The German excavations at Babylon undertaken by Koldewey, Meissner, Andrae and M. L. Meyer, have not indeed yielded so rich a harvest as was expected from the important part which that city played in the history of the country, from the time of Khammurabi onwards, for Sennacherib’s destruction of the city in 689 B.C. had been carried out with such rigour that little was left to tell the tale of Babylon’s greatness before his time, that little consisting chiefly of contract-tablets belonging to the time of the First Dynasty, and a number of pot-burials belonging to a yet earlier period. But however greatly we must regret the dearth of material yielded by Babylon’s ruined mounds, for the reconstruction of her earlier history, of the period during which she was at the height of her power,—the period of the great king Nebuchadnezzar (604-561 B.C.)—the German excavations have afforded us much valuable information. The Ḳasr mound which was found to conceal the remains of Nebuchadnezzar’s famous palace, the palace in which he lived during the greater part of his reign and the same one in which Alexander the Great died, seems to have been a new suburb of Babylon, and contained nothing earlier than the seventh century. The massive city-wall, which in all was found to be some 136 feet in thickness, was discovered, and the palace of Nebuchadnezzar in part excavated, but the two most important discoveries of the summer of 1899 were a stele of dolerite and a sandstone bas-relief. The stele of dolerite is 4 feet 2 inches high, and on the smooth side of it the figure of a Hittite god is depicted, while the reverse contains a Hittite inscription. The god has his two arms raised and brandishes a trident in one hand, a large hammer in the other, while a sword hangs from his side. A long plait of hair hangs down his back, his head-gear being a Phrygian cap, his footwear the pointed shoes so characteristically Hittite, and his tunic, decorated with a fringe, reaches just to the knees. The second discovery consisted in a sandstone slab rather over 4 feet long and about 4-1/2 feet in height, showing in relief a group of figures of which the two most noteworthy are the god Adad, armed with two flashes of lightning in either hand, and the goddess Ishtar.

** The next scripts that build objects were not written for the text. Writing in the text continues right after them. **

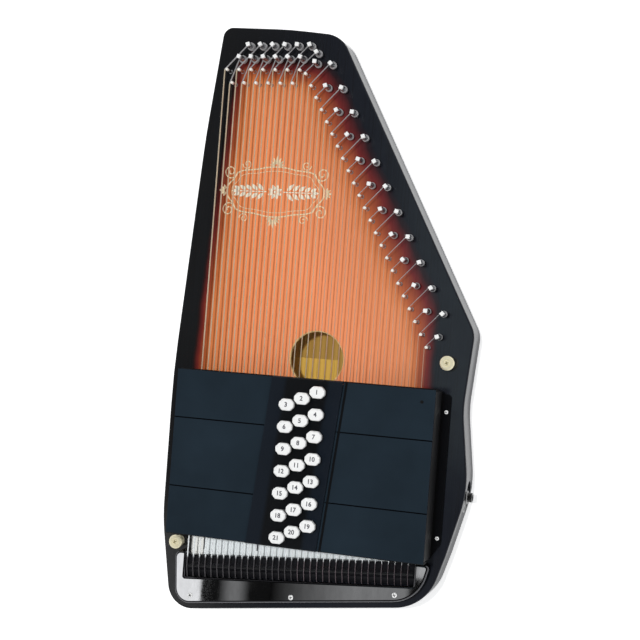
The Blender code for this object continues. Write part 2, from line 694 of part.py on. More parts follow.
def button_mesh(look):
    """An eight-sided cap with its stem, drawn about the top of the bar."""
    low = BUTTON_BOTTOM - BAR_TOP
    high = BUTTON_TOP - BAR_TOP
    outer = cut_corner_box(BUTTON_LENGTH, BUTTON_WIDTH, BUTTON_CORNER)
    inner = inset(outer, BUTTON_ROUND)
    cap_rings = [level(outer, low), level(outer, high - BUTTON_ROUND), level(inner, high)]
    cap = rings_object("button_cap", cap_rings, look, 50)
    reach = STEM_LENGTH / 2
    width = BAR_WIDTH / 2 - GAP
    stem = prism("button_stem", box_outline(-reach, reach, -width, width), GAP - STEM_SEAT_DEPTH, low + MM)
    boolean(cap, stem, "UNION")
    bpy.context.view_layer.update()
    solid = bpy.data.meshes.new_from_object(cap.evaluated_get(bpy.context.evaluated_depsgraph_get()))
    solid.name = "chord_button"
    for guide in (cap, stem):
        bpy.data.objects.remove(guide, do_unlink=True)
    return solid


def make_buttons(looks):
    shared = button_mesh(looks["button"])
    for n in range(BAR_COUNT):
        button = bpy.data.objects.new(f"chord_button_{n + 1:02d}", shared)
        bpy.context.collection.objects.link(button)
        button.location = (button_x(n), bar_y(n), BAR_TOP)


def make_holder(name, side, looks):
    """A comb whose teeth guide the bars' ends; side is -1 at the bass end and 1 at the treble end."""
    wall = WALL_LEFT if side < 0 else WALL_RIGHT
    outer = wall + side * HOLDER_WALL
    tip = wall - side * TOOTH_LENGTH
    y_low, y_high = BARS_MIDDLE_Y - HOLDER_HALF, BARS_MIDDLE_Y + HOLDER_HALF
    outline = [(outer, y_high), (outer, y_low)]
    slot_half = BAR_WIDTH / 2 + GAP
    outline.append((tip, y_low))
    for n in reversed(range(BAR_COUNT)):
        y = bar_y(n)
        outline += [(tip, y - slot_half), (wall, y - slot_half),
                    (wall, y + slot_half), (tip, y + slot_half)]
    outline.append((tip, y_high))
    comb = prism(name, outline, ON_BOARD, BAR_TOP, looks["black"])
    edge = outer + side * HOLDER_FLANGE
    inner = tip - side * FLANGE_LAP
    upper, lower = FLANGE_SETBACKS
    flange = rounded([(inner, y_high + FLANGE_MARGIN, MM), (edge, y_high - upper, FLANGE_CORNER),
                      (edge, y_low + lower, FLANGE_CORNER), (outer, y_low - FLANGE_MARGIN, MM),
                      (inner, y_low - FLANGE_MARGIN, MM)])
    boolean(comb, prism(name + "_flange", flange, ON_BOARD, FLANGE_TOP), "UNION")
    studs = bmesh.new()
    for n in range(BAR_COUNT):
        stud = circle(SPRING_STUD_RADIUS, 4, (wall - side * TOOTH_LENGTH / 2, bar_y(n)))
        add_rings(studs, [level(stud, FLANGE_TOP - MM), level(stud, FLANGE_TOP + SPRING_STUD_HEIGHT)])
    boolean(comb, mesh_object(name + "_studs", studs), "UNION")


def panel_edge(side, y):
    """X of the slanted joint between the button panel and a cover."""
    return PANEL_MIDDLE_X + side * PANEL_HALF_WIDTH + (y - BARS_MIDDLE_Y) * tan(PANEL_SLANT)


def hood_profile(bottom, thickness, skirt, grooves):
    """Side view across the bars of a cover with turned-down ends, as (y, z)."""
    y_low, y_high = BARS_MIDDLE_Y - COVER_HALF, BARS_MIDDLE_Y + COVER_HALF
    top = bottom + thickness
    chamfer = 0.8 * MM
    points = [(y_low, bottom - skirt), (y_low + COVER_THICKNESS, bottom - skirt),
              (y_low + COVER_THICKNESS, bottom), (y_high - COVER_THICKNESS, bottom),
              (y_high - COVER_THICKNESS, bottom - skirt), (y_high, bottom - skirt),
              (y_high, top - chamfer), (y_high - chamfer, top)]
    for share in grooves:
        y = y_high - share * (y_high - y_low)
        reach = COVER_GROOVE_WIDTH / 2
        points += [(y + reach, top), (y + reach, top - COVER_GROOVE_DEPTH),
                   (y - reach, top - COVER_GROOVE_DEPTH), (y - reach, top)]
    return points + [(y_low + chamfer, top), (y_low, top - chamfer)]


def make_covers(looks):
    skirt = COVER_SKIRT
    profile = hood_profile(COVER_BOTTOM, COVER_THICKNESS, skirt, COVER_GROOVES)
    for name, side, end in (("cover_bass", -1, UNIT_LEFT - GAP), ("cover_treble", 1, UNIT_RIGHT + GAP)):
        joint = side * GAP
        rings = [[(end, y, z) for y, z in profile],
                 [(panel_edge(side, y) + joint, y, z) for y, z in profile]]
        cover = rings_object(name, rings, looks["black"])
        tongue_y = [BARS_MIDDLE_Y - COVER_HALF + COVER_THICKNESS + MM,
                    BARS_MIDDLE_Y + COVER_HALF - COVER_THICKNESS - MM]
        outline = [(panel_edge(side, y) + side * GAP + offset, y)
                   for y, offset in ((tongue_y[0], side * MM), (tongue_y[0], -side * COVER_LAP),
                                     (tongue_y[1], -side * COVER_LAP), (tongue_y[1], side * MM))]
        tongue = prism(name + "_tongue", outline, COVER_BOTTOM + 0.2 * MM, COVER_TOP - 0.2 * MM)
        boolean(cover, tongue, "UNION")


def make_panel(looks):
    profile = hood_profile(PANEL_BOTTOM, PANEL_THICKNESS, COVER_SKIRT + PANEL_BOTTOM - COVER_BOTTOM, ())
    rings = [[(panel_edge(side, y), y, z) for y, z in profile] for side in (-1, 1)]
    panel = rings_object("centre_panel", rings, looks["panel"])
    slots = bmesh.new()
    reach = STEM_LENGTH / 2 + SLOT_PLAY
    width = BAR_WIDTH / 2 - GAP + SLOT_PLAY
    for n in range(BAR_COUNT):
        x, y = button_x(n), bar_y(n)
        slot = box_outline(x - reach, x + reach, y - width, y + width)
        add_rings(slots, [level(slot, PANEL_BOTTOM - MM), level(slot, PANEL_TOP + MM)])
    boolean(panel, mesh_object("panel_slots", slots))


# Electrics and fittings

def make_pickup(looks):
    """A long coil bar under the strings; its lead drops through the board to the jack."""
    y0, y1 = PICKUP_Y - PICKUP_WIDTH / 2, PICKUP_Y + PICKUP_WIDTH / 2
    pickup = prism("pickup", box_outline(*PICKUP_ENDS_X, y0, y1), ON_BOARD, ON_BOARD + PICKUP_HEIGHT,
                   looks["black"])
    start = Vector((PICKUP_LEAD_X, PICKUP_Y, ON_BOARD + 2 * MM))
    stop = Vector((JACK_SEAT_X - JACK_BARREL_LENGTH, JACK_Y, JACK_HEIGHT))
    pulls = (start, start - Vector((0, 0, LEAD_DROP)), stop - Vector((LEAD_RUN_IN, 0, 0)), stop)
    path = []
    for k in range(LEAD_STEPS + 1):
        t = k / LEAD_STEPS
        weights = ((1 - t) ** 3, 3 * t * (1 - t) ** 2, 3 * t * t * (1 - t), t ** 3)
        path.append(sum((point * weight for point, weight in zip(pulls, weights)), Vector()))
    boolean(pickup, lead_tube("pickup_lead", path), "UNION")


def lead_tube(name, path):
    curve = bpy.data.curves.new(name, "CURVE")
    curve.dimensions = "3D"
    curve.bevel_depth = LEAD_RADIUS
    curve.bevel_resolution = 2
    curve.use_fill_caps = True
    spline = curve.splines.new("POLY")
    spline.points.add(len(path) - 1)
    for point, place in zip(spline.points, path):
        point.co = (*place, 1.0)
    obj = bpy.data.objects.new(name, curve)
    bpy.context.collection.objects.link(obj)
    bpy.context.view_layer.update()
    mesh = bpy.data.meshes.new_from_object(obj.evaluated_get(bpy.context.evaluated_depsgraph_get()))
    bpy.data.objects.remove(obj, do_unlink=True)
    tube = bpy.data.objects.new(name, mesh)
    bpy.context.collection.objects.link(tube)
    return tube


def make_strap_buttons(looks):
    for name, (x, y) in STRAP_BUTTONS.items():
        profile = [(0.7 * STRAP_HEAD_RADIUS, 0.0), (0.7 * STRAP_HEAD_RADIUS, STRAP_FOOT),
                   (STRAP_NECK_RADIUS, STRAP_NECK[0]), (STRAP_NECK_RADIUS, STRAP_NECK[1]),
                   (STRAP_HEAD_RADIUS, STRAP_HEAD[0]), (0.9 * STRAP_HEAD_RADIUS, STRAP_HEAD[1]),
                   (0.55 * STRAP_HEAD_RADIUS, STRAP_HEIGHT)]
        rings = turned_rings([(radius, ON_BOARD + z) for radius, z in profile], 14)
        button = rings_object(name, rings, looks["brass"], 40)
        button.location = (x, y, 0.0)


def across_x(rings, x, y, z):
    """Turn rings drawn about Z so that their axis points along +X."""
    return [[(x + c, y + a, z + b) for a, b, c in ring] for ring in rings]


def make_jack(treble_rail, looks):
    """Plate, nut, bushing and barrel with one bore; the rail has a seat and a hole for them."""
    seat = JACK_SEAT_X + GAP
    centre = (seat, JACK_Y, JACK_HEIGHT)
    plate = stadium(JACK_PLATE_LENGTH, JACK_PLATE_WIDTH, JACK_PLATE_SIDES)
    plate_rings = [level(plate, 0.0), level(plate, JACK_PLATE_THICKNESS)]
    jack = rings_object("output_jack", across_x(plate_rings, *centre), looks["chrome"], 40)
    face = JACK_PLATE_THICKNESS
    barrel = across_x([level(circle(JACK_BARREL_RADIUS, 20), -JACK_BARREL_LENGTH),
                       level(circle(JACK_BARREL_RADIUS, 20), 0.5 * MM)], *centre)
    nut = across_x([level(circle(JACK_NUT_RADIUS, 6), face - 0.5 * MM),
                    level(circle(JACK_NUT_RADIUS, 6), face + JACK_NUT_THICKNESS)], *centre)
    tip = face + JACK_BUSHING_LENGTH
    bushing = across_x([level(circle(JACK_BUSHING_RADIUS, 20), face),
                        level(circle(JACK_BUSHING_RADIUS, 20), tip)], *centre)
    for name, rings in (("jack_barrel", barrel), ("jack_nut", nut), ("jack_bushing", bushing)):
        boolean(jack, rings_object(name, rings), "UNION")
    bore = circle(JACK_BORE_RADIUS, 16)
    bore_rings = [level(bore, tip - JACK_BORE_LENGTH), level(bore, tip + MM)]
    boolean(jack, rings_object("jack_bore", across_x(bore_rings, *centre)))
    pocket = stadium(JACK_PLATE_LENGTH + 2 * SLOT_PLAY, JACK_PLATE_WIDTH + 2 * SLOT_PLAY, JACK_PLATE_SIDES)
    pocket_rings = [level(pocket, -GAP), level(pocket, 20 * MM)]
    boolean(treble_rail, rings_object("jack_seat", across_x(pocket_rings, *centre)))
    hole = circle(JACK_BARREL_RADIUS + GAP, 20)
    hole_rings = [level(hole, -60 * MM), level(hole, MM)]
    boolean(treble_rail, rings_object("jack_hole", across_x(hole_rings, *centre)))


def place_all(outline):
    """Put the origin under the middle of the bounding box."""
    xs = [x for x, _ in outline] + [JACK_SEAT_X + GAP + JACK_PLATE_THICKNESS + JACK_BUSHING_LENGTH]
    ys = [y for _, y in outline]
    layout = bpy.data.objects.new("layout", None)
    bpy.context.collection.objects.link(layout)
    layout.location = (-(min(xs) + max(xs)) / 2, -(min(ys) + max(ys)) / 2, 0.0)
    for obj in bpy.data.objects:
        if obj is not layout:
            obj.parent = layout


def main():
    clear_scene()
    looks = {
        "top": material("sunburst_top", (0.62, 0.24, 0.09), 0.25, coat=0.8),
        "side": material("black_lacquer", (0.015, 0.017, 0.022), 0.2, coat=0.8),
        "black": material("black_plastic", (0.02, 0.02, 0.022), 0.45),
        "panel": material("textured_black_plastic", (0.025, 0.025, 0.028), 0.65),
        "bar": material("bar_and_felt", (0.05, 0.05, 0.055), 0.6),
        "button": material("white_plastic", (0.85, 0.85, 0.83), 0.3),
        "steel": material("string_steel", (0.7, 0.7, 0.68), 0.25, 1.0),
        "chrome": material("chrome", (0.85, 0.86, 0.88), 0.08, 1.0),
        "brass": material("brass", (0.8, 0.62, 0.3), 0.2, 1.0),
    }
    outline = body_outline()
    make_plates(outline, looks)
    frame = make_frame(outline, looks)
    make_tuning_pins(frame["pin_block"], looks)
    make_string_end(looks)
    make_anchor_cover(looks)
    make_bars(looks)
    make_buttons(looks)
    make_holder("chord_bar_holder_bass", -1, looks)
    make_holder("chord_bar_holder_treble", 1, looks)
    make_covers(looks)
    make_panel(looks)
    make_pickup(looks)
    make_strap_buttons(looks)
    make_jack(frame["treble_rail"], looks)
    place_all(outline)


main()
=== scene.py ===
"""Looks of the electric autoharp: finishes, strings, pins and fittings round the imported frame.

All sizes are in metres, apart from names that end in _MM.  Places are first written as in the
part's source, with X counted from the lowest string, Y along the strings and Z from the back;
place() moves them to the shared frame.
"""

import json
from math import atan2, ceil, cos, pi, radians, sin, tan

import bmesh
import bpy
from mathutils import Matrix, Vector

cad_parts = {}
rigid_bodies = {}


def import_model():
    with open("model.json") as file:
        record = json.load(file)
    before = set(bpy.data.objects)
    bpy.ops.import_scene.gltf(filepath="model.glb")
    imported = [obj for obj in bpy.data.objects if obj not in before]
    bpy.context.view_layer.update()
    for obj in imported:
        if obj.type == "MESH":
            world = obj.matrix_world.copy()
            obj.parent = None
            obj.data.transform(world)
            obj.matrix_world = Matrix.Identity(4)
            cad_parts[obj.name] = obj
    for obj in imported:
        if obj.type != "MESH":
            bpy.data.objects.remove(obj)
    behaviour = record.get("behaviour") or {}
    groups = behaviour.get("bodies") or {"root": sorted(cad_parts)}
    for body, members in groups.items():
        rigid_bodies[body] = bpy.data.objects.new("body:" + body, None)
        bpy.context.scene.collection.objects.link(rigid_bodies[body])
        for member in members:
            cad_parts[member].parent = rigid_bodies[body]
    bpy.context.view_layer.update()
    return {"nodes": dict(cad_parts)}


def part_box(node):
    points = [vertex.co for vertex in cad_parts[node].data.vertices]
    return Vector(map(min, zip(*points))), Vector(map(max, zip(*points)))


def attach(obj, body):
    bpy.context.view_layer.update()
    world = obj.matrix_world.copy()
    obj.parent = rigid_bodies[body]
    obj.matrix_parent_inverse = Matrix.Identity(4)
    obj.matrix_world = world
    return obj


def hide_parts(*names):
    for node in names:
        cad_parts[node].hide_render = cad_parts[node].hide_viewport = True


MM = 0.001
BAR_LEFT_X = -12.0 * MM
BARS_MIDDLE_Y = -364.0 * MM
EDGE_ANGLE = 35

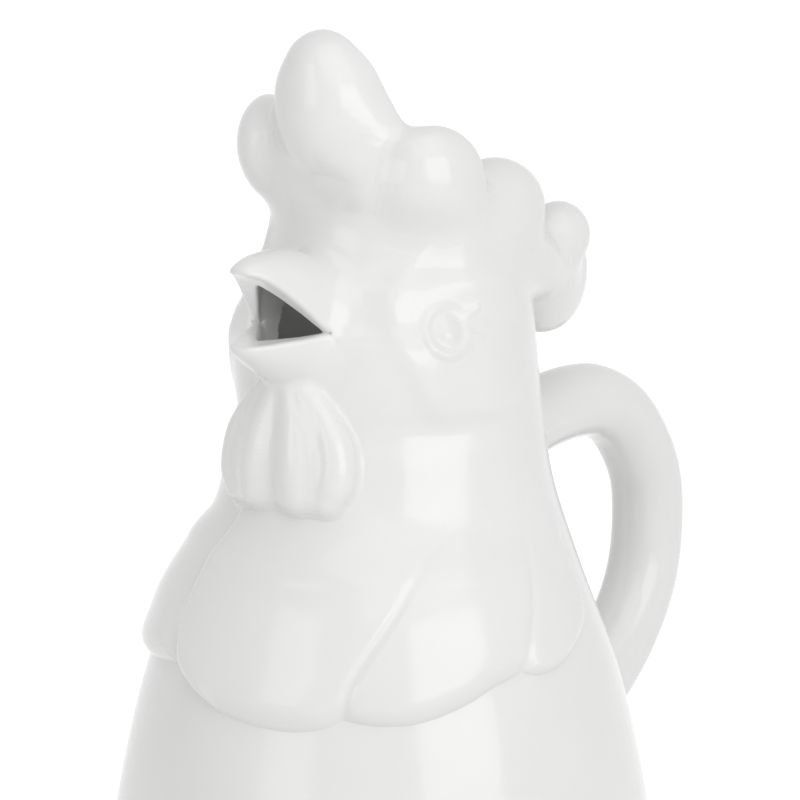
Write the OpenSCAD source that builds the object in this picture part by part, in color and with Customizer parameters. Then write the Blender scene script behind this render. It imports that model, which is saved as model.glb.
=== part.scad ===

In the following year Koldewey was able to give more detailed information regarding the general plan and arrangement of Nebuchadnezzar’s palace. The palace contained a great number of rooms, arranged around larger central courts. The walls of the various buildings rest upon a massive foundation composed of bricks and fragments. Upon this foundation-platform a rampart-wall running east to west, over 56 feet thick and pierced with a single gateway, was discovered, while at the corner of this wall, another building, older than the wall itself, was brought to light. This building was made of burnt brick and asphalt, the bricks themselves bearing an Aramaic inscription and a walking lion.
On the east front of the Ḳasr in Babylon the paving-stones of the street are made of white limestone, or red and white breccia, but the only part of the street paving found in its original position is the layer of burnt bricks covered with asphalt which served as a foundation for the stone pavement above. The enormous limestone blocks measure over 3 feet square and about 13-1/2 inches thick. On some of these limestone blocks an inscription was found giving Nebuchadnezzar’s name, and stating that he had paved the Babel street for the procession of the great lord Marduk with “mountain-stone” slabs. The breccia slabs, none of which have been recovered complete, were apparently of more modest dimensions, being only about 26 inches square and 8 inches thick. There is no doubt that these are the paving-stones wherewith Nebuchadnezzar paved the “Processional street of Marduk” the locus of which is now certain. Breccia had been used for building purposes before the time of Nebuchadnezzar: thus we know that Nabopolassar, the founder of the Neo-Babylonian Dynasty, had used it for paving the processional street, while at the Amran mound a block of breccia was found bearing an inscription of Sennacherib.
The discovery of the processional street of Marduk was of the greatest importance in regard to the topography of ancient Babylon, while the confirmation of the theory held by Delitzsch and others—hitherto based chiefly on inferences drawn from Nebuchadnezzar’s texts—in the identification of Marduk’s temple, E-sagila, with the old Babylonian building concealed within the Amran mound, during the excavations of May 1900, was of even greater moment.
Koldewey was further fortunate enough to discover a temple erected in honour of the goddess Nin-makh (Great Lady), who was at all events in later times identified with Ishtar.[27] The importance of the discovery lay in the completeness of the building, and not in the magnitude of its dimensions, for it is quite small. During the excavation of this temple a well-preserved Assyrian cylinder was found, on which Ashur-bani-pal records that he has newly built Nin-makh’s temple in Babylon, in return for which act of piety he clearly expected a rich reward, for he begs the “sublime Nin-makh to look down compassionately” on his pious deeds, to pronounce his prosperity daily before Bêl and Bêlit, to prescribe a “life of many days as his fate,” and to establish his government firmly.
Another interesting discovery was that of a terra-cotta figure of a naked goddess, doubtless a relic of the Nin-makh-cult (cf. Fig. [86]).